L’extrait se termine sur un paradoxe amer : même l’observation moqueuse du monde ne procure pas de joie. La phrase finale, très dense, est capitale : « la gaîté qui vient de l’observation des ridicules ne fait pas de bien ; il y a trop de malignité dans cette gaîté ». L’antithèse entre « gaîté » et « malignité » souligne que la lucidité elle-même est toxique. La souffrance transforme l’esprit en juge, mais ce jugement n’adoucit pas le cœur. Le rire devient une arme émoussée.

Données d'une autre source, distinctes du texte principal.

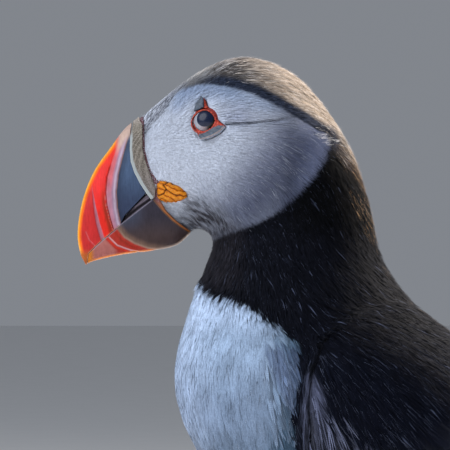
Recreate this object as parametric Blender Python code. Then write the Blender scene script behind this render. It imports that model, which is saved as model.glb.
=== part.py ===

Cet extrait d’Ourika est le théâtre d’un combat intérieur intense, où l’héroïne oscille entre douleur, repli, lucidité et vaine espérance. La langue, à la fois fluide et tourmentée, épouse les soubresauts de cette âme en exil. Claire de Duras donne ici une voix bouleversante à l’altérité, en articulant les dimensions intime, sociale et politique de la marginalisation. Par la richesse de ses figures (comparaisons violentes, rythmes brisés, anaphores désespérées), par la profondeur de ses réflexions sur l’exclusion, la piété, l’amour et la société, ce passage illustre une vision tragique et pionnière de la condition humaine. Ourika, personnage d’une lucidité poignante, incarne ainsi non seulement la souffrance de son époque, mais aussi une conscience universelle — celle d’un être qui, privé d’appartenance, cherche désespérément un sens à sa vie.